The problem is that the original code looks for all tags, not any.
Calling this as $greptags tagname filename from terminal (int the directory with the sample .txt file) prints out sed: -e expression #1, char 20: invalid reference \1 on `s' command's RHS
Sorry... There were a couple of missing things. Fixed it =)
This is great! Thank you! I love sed.
2

How about something like this:

greptags() {
 if [[ -z "$1" ]] ; then
  cat
 else
  local t="$1" ; shift
  greptags "$@" | grep "$t"
 fi
}
greptag() {
 local f="$1" ; shift
 local t="$2" ; shift
 grep "$t" "$f" | greptags "$@"
}

(untested and, probably not exactly what you want, but illustrating the idea).

3 Comments

It didn't throw any errors, but it's also not working as far as I can tell.
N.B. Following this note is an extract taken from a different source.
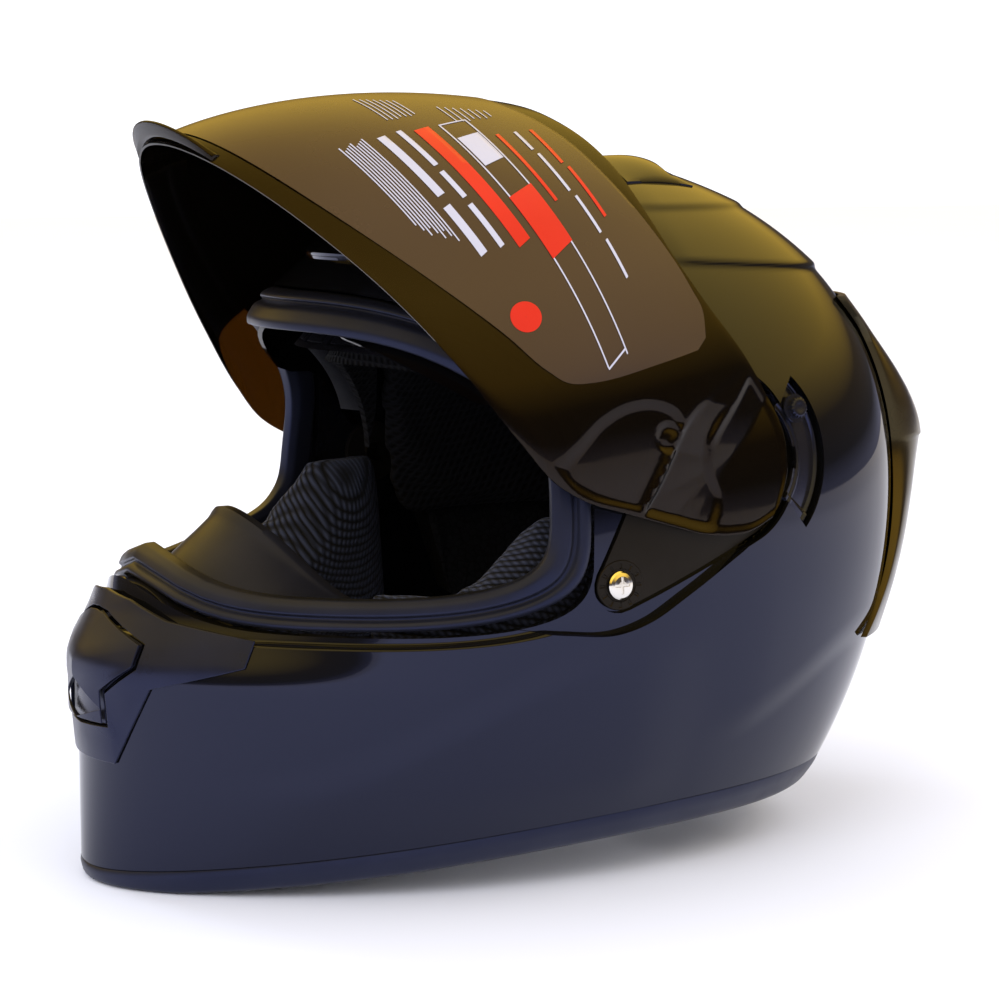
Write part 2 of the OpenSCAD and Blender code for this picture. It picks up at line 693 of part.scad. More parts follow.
module d_ring(x, half, arm, turn) {
    translate([x, strap_y + web_w / 2, ring_z])
    rotate([0, turn, 0])
    union() {
        translate([0, -half, 0])
        rotate([-90, 0, 0])
        cylinder(h = 2 * half, r = 1.9);
        translate([0, -half, 0])
        rotate([0, -90, 0])
        cylinder(h = arm, r = 1.9);
        translate([0, half, 0])
        rotate([0, -90, 0])
        cylinder(h = arm, r = 1.9);
        translate([-arm, 0, 0])
        rotate([0, 0, 90])
        rotate_extrude(angle = 180)
        translate([half, 0])
        circle(r = 1.9);
    }
}

module strap_ring_outer() {
    color("silver")
    d_ring(ring_x - 3.2, 12, 2, 0);
}

module strap_ring_inner() {
    color("silver")
    d_ring(ring_x + 3.2, 16.5, 10, -12);
}

shell();
eps_liner();
chin_foam();
crown_pad();
brow_band();
cheek_pad_left();
cheek_pad_right();
neck_roll();
eyeport_gasket();
base_trim();
rear_spoiler();
chin_vent_frame();
chin_vent_slider();
crown_vent();
breath_guard();
base_plate_left();
base_plate_right();
pivot_sockets();
base_plate_screws();
visor();
visor_film();
visor_spigots();
sun_shield();
sun_shield_hubs();
sun_shield_pins();
sun_lever_track();
sun_lever();
strap_left();
strap_right();
strap_rivets();
strap_ring_sleeve();
strap_ring_outer();
strap_ring_inner();
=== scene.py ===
# Full-face helmet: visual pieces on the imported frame. Lengths are millimetres until place() makes metres.
import math
import bmesh
import bpy
import numpy as np
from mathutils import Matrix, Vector


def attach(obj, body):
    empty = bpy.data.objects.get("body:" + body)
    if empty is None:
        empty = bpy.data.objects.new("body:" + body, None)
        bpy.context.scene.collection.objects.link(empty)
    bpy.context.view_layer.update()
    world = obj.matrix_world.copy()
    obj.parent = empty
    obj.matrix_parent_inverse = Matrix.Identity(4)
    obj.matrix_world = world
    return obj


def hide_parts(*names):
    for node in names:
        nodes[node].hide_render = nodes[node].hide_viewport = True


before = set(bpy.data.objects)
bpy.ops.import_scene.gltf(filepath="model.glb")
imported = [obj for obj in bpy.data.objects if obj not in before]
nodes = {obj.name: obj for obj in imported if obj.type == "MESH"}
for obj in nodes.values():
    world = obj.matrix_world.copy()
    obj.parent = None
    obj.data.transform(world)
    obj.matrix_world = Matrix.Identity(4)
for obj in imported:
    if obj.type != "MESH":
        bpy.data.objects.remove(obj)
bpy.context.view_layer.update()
scene = bpy.context.scene

# ---- surface of the shell
TOP, HALF, FRONT, REAR, YC, WALL = 264.0, 121.5, 174.5, 154.0, 5.0, 4.5
PY, PZ = 30.0, 155.0            # visor pivot
RAISE = 46.0                    # visor angle at rest
SY, SZ = -16.5, 113.0           # plate screw
LY, LZ, LR, LA = 42.0, 154.0, 29.0, 33.0   # sun shield lever: arc centre, radius, angle at rest
PORT_T, PORT_Z, PORT_UP, PORT_DOWN = 75, 143, 70, 46.5   # eye port: half angle, middle height, rise, drop
PLATE_R, PLATE_FOOT_R = 32.5, 10           # recess round the plate: at the pivot and at the screw
MESH_Z = 92                     # height where the shell's rows change pitch
RECESS = 5.2                    # how deep the plate's recess lies


def sind(a):
    return np.sin(np.radians(a))


def cosd(a):
    return np.cos(np.radians(a))


def ease(x):
    t = np.clip(x, 0, 1)
    return t * t * (3 - 2 * t)


def unit(n):
    return np.linspace(0, 1, n)


def around(n, end=360):
    return np.linspace(0, end, n, endpoint=False)


def grid(a, b):
    return np.meshgrid(a, b, indexing="ij")


def prof(z, z0, x, k, p, top):
    """Half breadth at height z: x at z0, rounded to the top, drawn in by the share k at the foot."""
    up = x * np.clip(1 - np.clip((z - z0) / (top - z0), 0, 1) ** p, 0, 1) ** (1 / p)
    return np.where(z >= z0, up, x * (1 - k * ((z0 - z) / z0) ** 2))


def rad(t, z, o):
    """Radius of the shell at plan angle t, o millimetres inside it."""
    t, z, o = (np.asarray(v, float) for v in (t, z, o))
    top = TOP - o
    c, s = cosd(t), sind(t)
    f = prof(z, 95.0, FRONT - o, -0.01, 1.47, top)
    r = prof(z, 139.5, REAR - o, 0.292, 2.11, top)
    w = np.maximum(0.001, prof(z, 114.0, HALF - o, 0.261, 2.15, top))
    g = c * (1.5 - 0.5 * c * c)
    l = np.maximum(0.001, (f + r) / 2 + (f - r) / 2 * g)
    q = 1 / np.sqrt((s / w) ** 2 + (c / l) ** 2)
    a = c / l * q
    return q * (1 + 4 * a * a * (1 - a * a) * (0.006 - 0.0721 * a))


def sp0(t, z, o=0.0):
    t, z, o = np.broadcast_arrays(*(np.asarray(v, float) for v in (t, z, o)))
    r = rad(t, z, o)
    return np.stack([r * sind(t), YC - r * cosd(t), z], -1)


def side_deg(t):
    return (np.asarray(t, float) + 180) % 360 - 180


def sp(t, z, o=0.0):
    """Shell surface: the chin bar falls back towards the port."""
    z = np.asarray(z, float)
    back = 7.5 * ease((z - 76) / 26) * ease((150 - z) / 30) * np.exp(-(side_deg(t) / 42) ** 4)
    return sp0(t, z, o + back)


def xs(y, z, o=0.0):
    """Half width of the shell at depth y and height z."""
    y, z = np.broadcast_arrays(np.asarray(y, float), np.asarray(z, float))
    x = np.full(y.shape, 110.0)
    for _ in range(9):
        r = rad(np.degrees(np.arctan2(x, YC - y)), z, o)
        x = np.sqrt(np.maximum(1, r * r - (y - YC) ** 2))
    return x


def xyz(y, z, o=0.0):
    """Point of the left side at depth y and height z."""
    y, z = np.broadcast_arrays(y, z)
    return np.stack([xs(y, z, o), y, z], -1)


def climb(t):
    s = (1 - cosd(t)) / 2
    return (np.sqrt(s + 0.003) - 0.055) * (1.72 - 0.78 * s)


def seam(t):
    return 6.5 + 24.5 * climb(t)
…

I tried with :!greptags "example_tag" filename and without the filename and no luck. It doesn't look like I'll be able to avoid learning bash ;p for my reference, which part of your functions allows for multiple args?
vim don't "see" the bash functions, put the code in a script.
Actually the other answer worked fine from vim (the bottom 3 lines in my question explains why) after I pasted it into my bashrc, unless I'm missing something and this is formatted specifically to be in a script file.